--- Start Available data ---

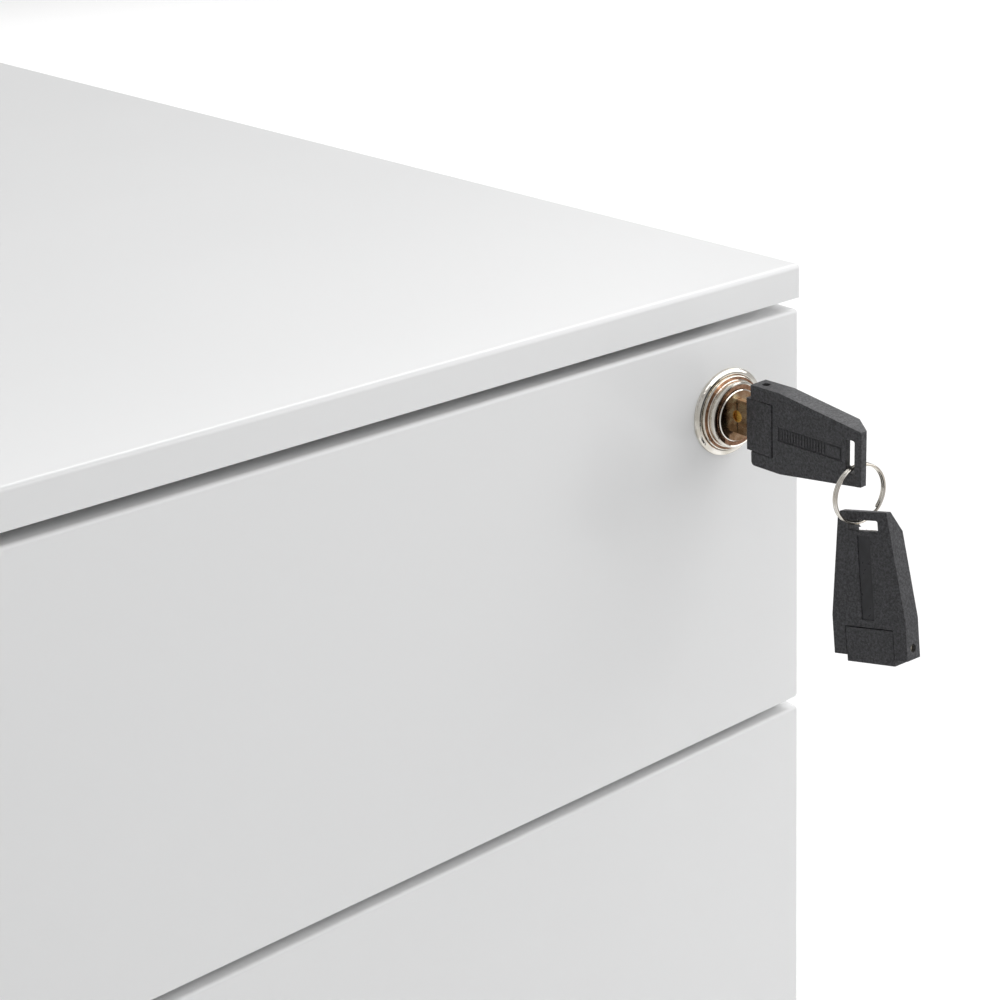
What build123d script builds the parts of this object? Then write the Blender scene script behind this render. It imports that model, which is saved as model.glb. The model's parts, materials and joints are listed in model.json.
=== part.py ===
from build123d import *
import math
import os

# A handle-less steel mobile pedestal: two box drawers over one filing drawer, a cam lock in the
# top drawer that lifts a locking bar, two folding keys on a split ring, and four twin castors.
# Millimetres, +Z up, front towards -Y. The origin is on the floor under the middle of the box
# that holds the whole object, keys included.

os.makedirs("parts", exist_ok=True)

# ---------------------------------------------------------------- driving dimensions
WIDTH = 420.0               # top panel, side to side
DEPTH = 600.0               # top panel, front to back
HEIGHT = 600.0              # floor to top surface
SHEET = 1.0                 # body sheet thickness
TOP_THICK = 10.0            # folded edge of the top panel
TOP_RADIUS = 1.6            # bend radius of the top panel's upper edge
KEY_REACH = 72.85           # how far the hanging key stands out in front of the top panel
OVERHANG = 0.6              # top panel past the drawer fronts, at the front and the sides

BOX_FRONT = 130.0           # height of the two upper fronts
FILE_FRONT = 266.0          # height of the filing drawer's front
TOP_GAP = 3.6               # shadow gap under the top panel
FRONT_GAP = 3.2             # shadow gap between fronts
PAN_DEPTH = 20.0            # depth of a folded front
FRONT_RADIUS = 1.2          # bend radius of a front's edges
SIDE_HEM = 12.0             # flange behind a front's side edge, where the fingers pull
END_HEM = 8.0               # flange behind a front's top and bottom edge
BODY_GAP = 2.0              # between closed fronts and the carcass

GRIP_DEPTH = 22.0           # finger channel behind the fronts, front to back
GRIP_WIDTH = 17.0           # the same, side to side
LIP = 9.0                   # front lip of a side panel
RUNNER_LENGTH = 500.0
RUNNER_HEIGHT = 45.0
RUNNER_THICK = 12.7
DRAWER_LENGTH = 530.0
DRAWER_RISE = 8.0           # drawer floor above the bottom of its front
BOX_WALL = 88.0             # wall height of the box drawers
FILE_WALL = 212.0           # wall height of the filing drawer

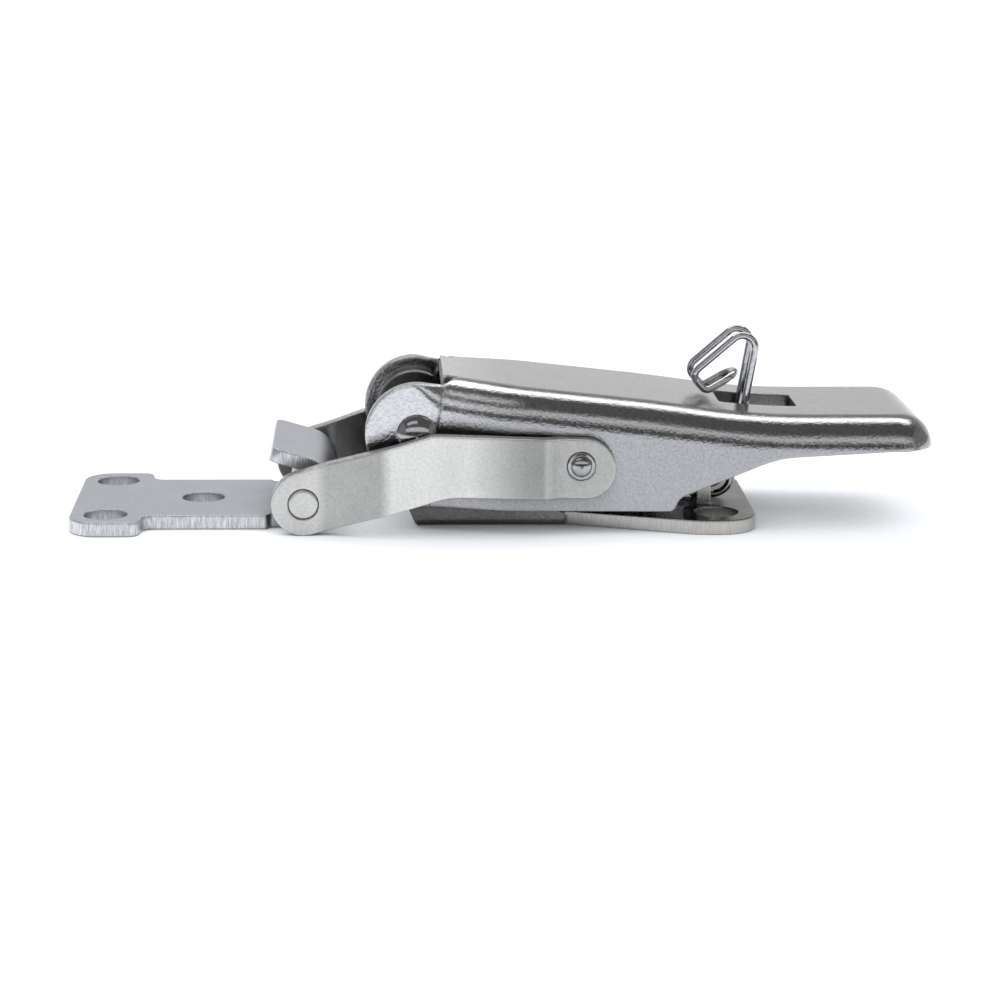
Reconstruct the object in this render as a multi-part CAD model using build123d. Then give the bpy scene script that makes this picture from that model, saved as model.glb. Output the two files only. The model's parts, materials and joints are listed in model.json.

--- End Available data ---

» Given problem:
Go through the records above and set each one down exactly, please.

» Task response:
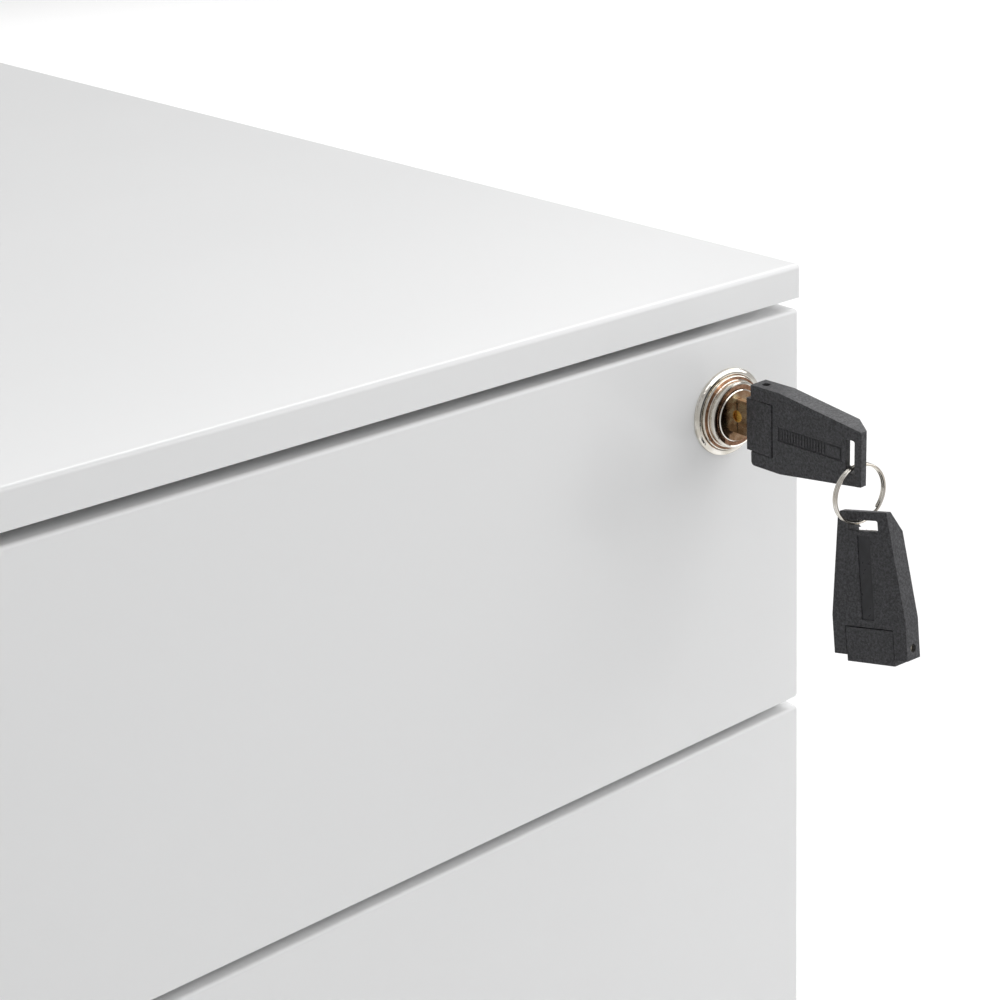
What build123d script builds the parts of this object? Then write the Blender scene script behind this render. It imports that model, which is saved as model.glb. The model's parts, materials and joints are listed in model.json.
=== part.py ===
from build123d import *
import math
import os

# A handle-less steel mobile pedestal: two box drawers over one filing drawer, a cam lock in the
# top drawer that lifts a locking bar, two folding keys on a split ring, and four twin castors.
# Millimetres, +Z up, front towards -Y. The origin is on the floor under the middle of the box
# that holds the whole object, keys included.

os.makedirs("parts", exist_ok=True)

# ---------------------------------------------------------------- driving dimensions
WIDTH = 420.0               # top panel, side to side
DEPTH = 600.0               # top panel, front to back
HEIGHT = 600.0              # floor to top surface
SHEET = 1.0                 # body sheet thickness
TOP_THICK = 10.0            # folded edge of the top panel
TOP_RADIUS = 1.6            # bend radius of the top panel's upper edge
KEY_REACH = 72.85           # how far the hanging key stands out in front of the top panel
OVERHANG = 0.6              # top panel past the drawer fronts, at the front and the sides

BOX_FRONT = 130.0           # height of the two upper fronts
FILE_FRONT = 266.0          # height of the filing drawer's front
TOP_GAP = 3.6               # shadow gap under the top panel
FRONT_GAP = 3.2             # shadow gap between fronts
PAN_DEPTH = 20.0            # depth of a folded front
FRONT_RADIUS = 1.2          # bend radius of a front's edges
SIDE_HEM = 12.0             # flange behind a front's side edge, where the fingers pull
END_HEM = 8.0               # flange behind a front's top and bottom edge
BODY_GAP = 2.0              # between closed fronts and the carcass

GRIP_DEPTH = 22.0           # finger channel behind the fronts, front to back
GRIP_WIDTH = 17.0           # the same, side to side
LIP = 9.0                   # front lip of a side panel
RUNNER_LENGTH = 500.0
RUNNER_HEIGHT = 45.0
RUNNER_THICK = 12.7
DRAWER_LENGTH = 530.0
DRAWER_RISE = 8.0           # drawer floor above the bottom of its front
BOX_WALL = 88.0             # wall height of the box drawers
FILE_WALL = 212.0           # wall height of the filing drawer

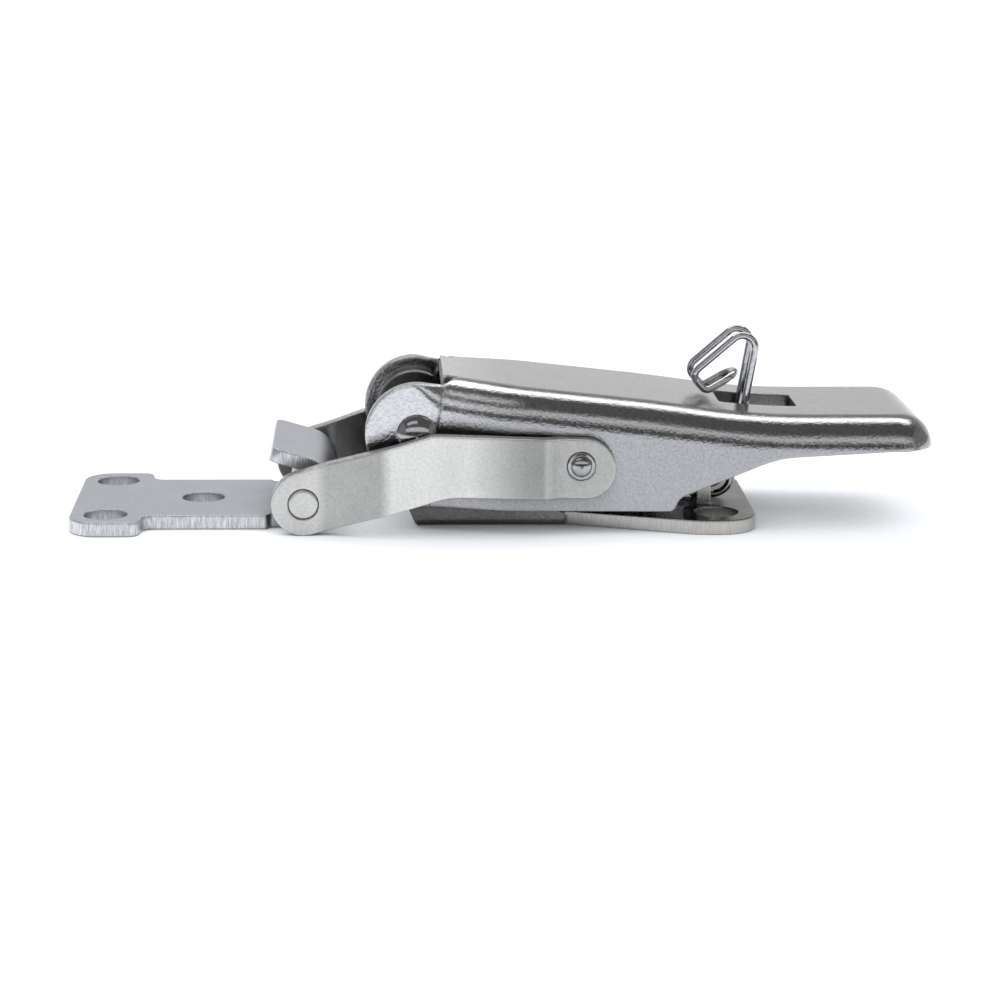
Reconstruct the object in this render as a multi-part CAD model using build123d. Then give the bpy scene script that makes this picture from that model, saved as model.glb. Output the two files only. The model's parts, materials and joints are listed in model.json.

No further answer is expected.